The new advanced features of Open Distro for Elasticsearch are all Apache 2.0 licensed. With the first release, our goal is to address many critical features missing from open source Elasticsearch, such as security, event monitoring and alerting, and SQL support. We think these features will be exciting and valuable to developers and will encourage them to download, collaborate, and ultimately, contribute to the community. Many of these features are ones that we have been working on for inclusion in Amazon Elasticsearch Service. Open Distro for Elasticsearch enables users to run the same feature-rich distribution anywhere they wish, such as on-premises, on laptops, or in the cloud.
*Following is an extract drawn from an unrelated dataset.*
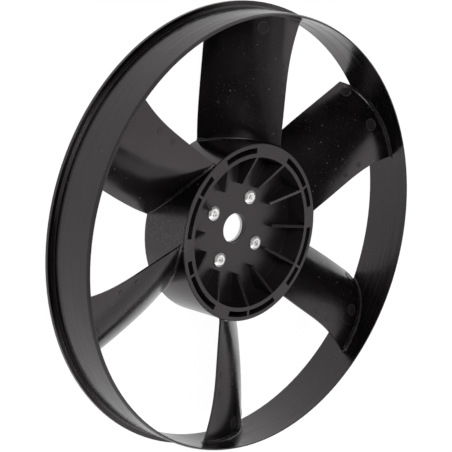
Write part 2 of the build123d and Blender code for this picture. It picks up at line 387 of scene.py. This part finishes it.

Our aim for Open Distro for Elasticsearch is to provide developers with the freedom to contribute to open source value-added features on top of the Apache 2.0-licensed Elasticsearch upstream project. We plan to contribute patches to the open source Elasticsearch base back upstream for the benefit of all. Open Distro for Elasticsearch will welcome developers and contributors from across the industry to invest in these important technologies with the confidence that they will always remain open source and permissively licensed. The whole idea of open source is that multiple users and companies can put it to work and everyone can contribute to its improvement. Open Distro for Elasticsearch is consistent with our commitment to make the necessary investments to keep open source truly open and enable anyone to benefit from our contributions.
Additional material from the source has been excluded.